REQUIREMENTS —
Could you print all the entries exactly?

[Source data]
##########

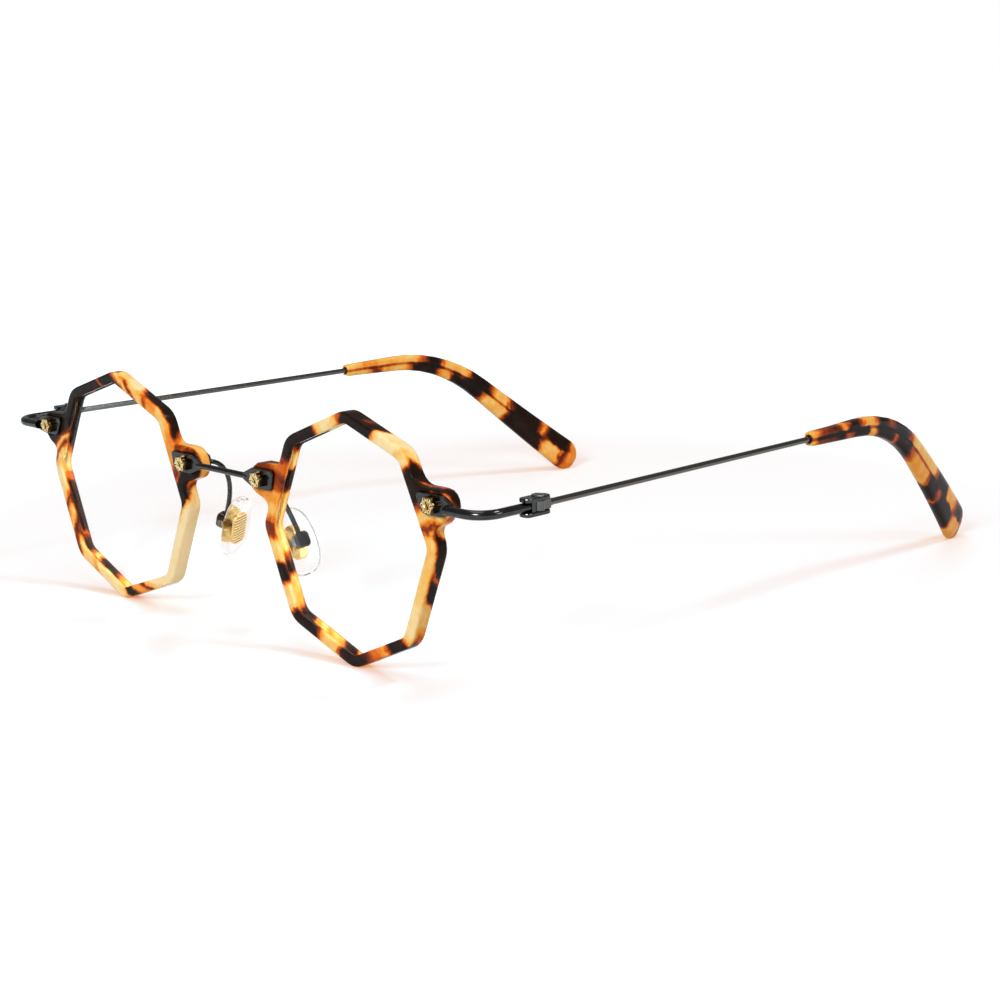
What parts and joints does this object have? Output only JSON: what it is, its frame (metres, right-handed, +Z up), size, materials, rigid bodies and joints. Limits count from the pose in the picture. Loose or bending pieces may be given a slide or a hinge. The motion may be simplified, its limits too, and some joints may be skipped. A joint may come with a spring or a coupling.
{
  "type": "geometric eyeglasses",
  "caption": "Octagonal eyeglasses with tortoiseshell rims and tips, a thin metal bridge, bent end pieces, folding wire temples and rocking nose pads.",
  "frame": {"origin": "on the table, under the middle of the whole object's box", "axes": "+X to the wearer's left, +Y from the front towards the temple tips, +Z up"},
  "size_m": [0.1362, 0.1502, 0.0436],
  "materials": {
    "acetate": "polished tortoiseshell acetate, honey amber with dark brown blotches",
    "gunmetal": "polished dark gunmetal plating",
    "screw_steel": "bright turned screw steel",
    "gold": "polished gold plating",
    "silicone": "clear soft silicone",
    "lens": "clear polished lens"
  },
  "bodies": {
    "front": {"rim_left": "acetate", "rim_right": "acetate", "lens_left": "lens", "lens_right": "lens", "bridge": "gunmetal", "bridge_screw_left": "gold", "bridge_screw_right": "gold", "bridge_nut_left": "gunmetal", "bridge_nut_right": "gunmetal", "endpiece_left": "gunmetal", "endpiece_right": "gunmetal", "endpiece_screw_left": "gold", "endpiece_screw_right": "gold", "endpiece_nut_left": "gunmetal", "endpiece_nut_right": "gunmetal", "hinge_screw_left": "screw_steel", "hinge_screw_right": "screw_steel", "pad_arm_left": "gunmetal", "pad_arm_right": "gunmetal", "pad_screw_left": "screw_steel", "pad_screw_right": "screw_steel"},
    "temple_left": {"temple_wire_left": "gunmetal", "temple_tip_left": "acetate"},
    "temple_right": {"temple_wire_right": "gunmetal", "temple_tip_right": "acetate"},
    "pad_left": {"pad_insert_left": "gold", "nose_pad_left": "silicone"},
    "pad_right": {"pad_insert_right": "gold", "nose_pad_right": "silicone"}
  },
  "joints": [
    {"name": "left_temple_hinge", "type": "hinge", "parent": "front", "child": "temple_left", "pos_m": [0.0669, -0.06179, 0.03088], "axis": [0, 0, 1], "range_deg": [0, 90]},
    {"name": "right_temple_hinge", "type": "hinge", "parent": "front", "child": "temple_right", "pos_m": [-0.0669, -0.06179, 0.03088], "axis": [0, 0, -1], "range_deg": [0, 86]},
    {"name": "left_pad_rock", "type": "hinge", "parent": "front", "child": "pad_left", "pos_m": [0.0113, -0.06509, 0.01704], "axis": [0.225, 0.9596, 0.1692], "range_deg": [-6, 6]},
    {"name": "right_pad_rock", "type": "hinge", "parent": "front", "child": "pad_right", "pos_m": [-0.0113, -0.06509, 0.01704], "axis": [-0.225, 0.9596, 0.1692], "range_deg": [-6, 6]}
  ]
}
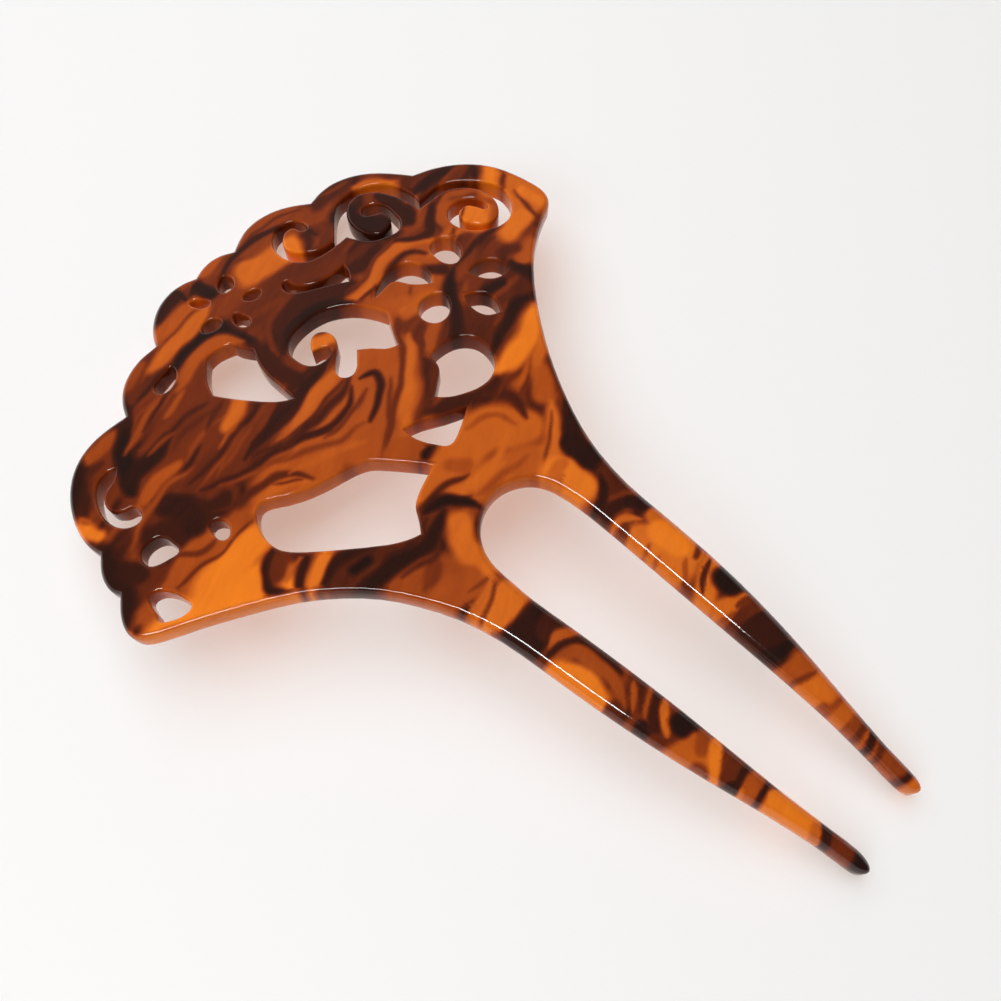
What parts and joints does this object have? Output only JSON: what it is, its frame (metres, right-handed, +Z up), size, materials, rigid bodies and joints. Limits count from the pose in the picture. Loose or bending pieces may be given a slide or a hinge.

##########

RESPONSE TO THE TASK —
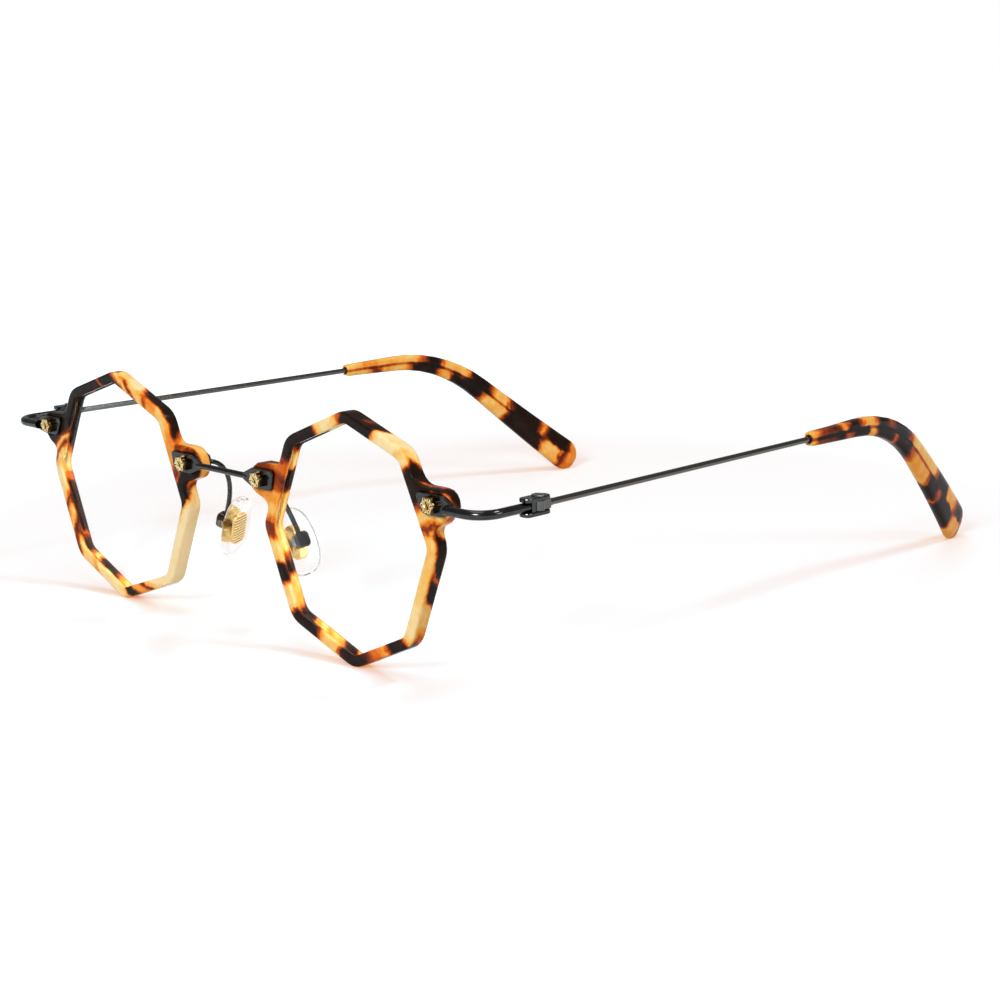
What parts and joints does this object have? Output only JSON: what it is, its frame (metres, right-handed, +Z up), size, materials, rigid bodies and joints. Limits count from the pose in the picture. Loose or bending pieces may be given a slide or a hinge. The motion may be simplified, its limits too, and some joints may be skipped. A joint may come with a spring or a coupling.
{
  "type": "geometric eyeglasses",
  "caption": "Octagonal eyeglasses with tortoiseshell rims and tips, a thin metal bridge, bent end pieces, folding wire temples and rocking nose pads.",
  "frame": {"origin": "on the table, under the middle of the whole object's box", "axes": "+X to the wearer's left, +Y from the front towards the temple tips, +Z up"},
  "size_m": [0.1362, 0.1502, 0.0436],
  "materials": {
    "acetate": "polished tortoiseshell acetate, honey amber with dark brown blotches",
    "gunmetal": "polished dark gunmetal plating",
    "screw_steel": "bright turned screw steel",
    "gold": "polished gold plating",
    "silicone": "clear soft silicone",
    "lens": "clear polished lens"
  },
  "bodies": {
    "front": {"rim_left": "acetate", "rim_right": "acetate", "lens_left": "lens", "lens_right": "lens", "bridge": "gunmetal", "bridge_screw_left": "gold", "bridge_screw_right": "gold", "bridge_nut_left": "gunmetal", "bridge_nut_right": "gunmetal", "endpiece_left": "gunmetal", "endpiece_right": "gunmetal", "endpiece_screw_left": "gold", "endpiece_screw_right": "gold", "endpiece_nut_left": "gunmetal", "endpiece_nut_right": "gunmetal", "hinge_screw_left": "screw_steel", "hinge_screw_right": "screw_steel", "pad_arm_left": "gunmetal", "pad_arm_right": "gunmetal", "pad_screw_left": "screw_steel", "pad_screw_right": "screw_steel"},
    "temple_left": {"temple_wire_left": "gunmetal", "temple_tip_left": "acetate"},
    "temple_right": {"temple_wire_right": "gunmetal", "temple_tip_right": "acetate"},
    "pad_left": {"pad_insert_left": "gold", "nose_pad_left": "silicone"},
    "pad_right": {"pad_insert_right": "gold", "nose_pad_right": "silicone"}
  },
  "joints": [
    {"name": "left_temple_hinge", "type": "hinge", "parent": "front", "child": "temple_left", "pos_m": [0.0669, -0.06179, 0.03088], "axis": [0, 0, 1], "range_deg": [0, 90]},
    {"name": "right_temple_hinge", "type": "hinge", "parent": "front", "child": "temple_right", "pos_m": [-0.0669, -0.06179, 0.03088], "axis": [0, 0, -1], "range_deg": [0, 86]},
    {"name": "left_pad_rock", "type": "hinge", "parent": "front", "child": "pad_left", "pos_m": [0.0113, -0.06509, 0.01704], "axis": [0.225, 0.9596, 0.1692], "range_deg": [-6, 6]},
    {"name": "right_pad_rock", "type": "hinge", "parent": "front", "child": "pad_right", "pos_m": [-0.0113, -0.06509, 0.01704], "axis": [-0.225, 0.9596, 0.1692], "range_deg": [-6, 6]}
  ]
}
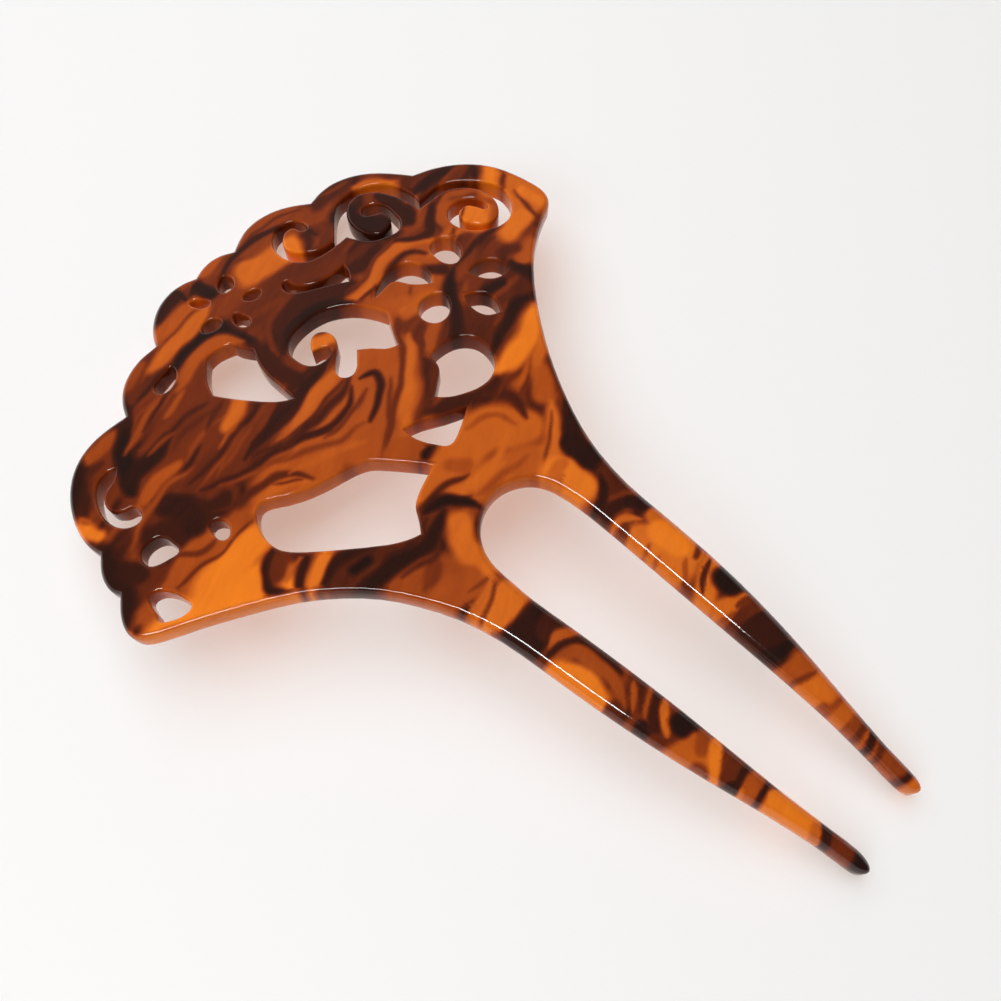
What parts and joints does this object have? Output only JSON: what it is, its frame (metres, right-handed, +Z up), size, materials, rigid bodies and joints. Limits count from the pose in the picture. Loose or bending pieces may be given a slide or a hinge.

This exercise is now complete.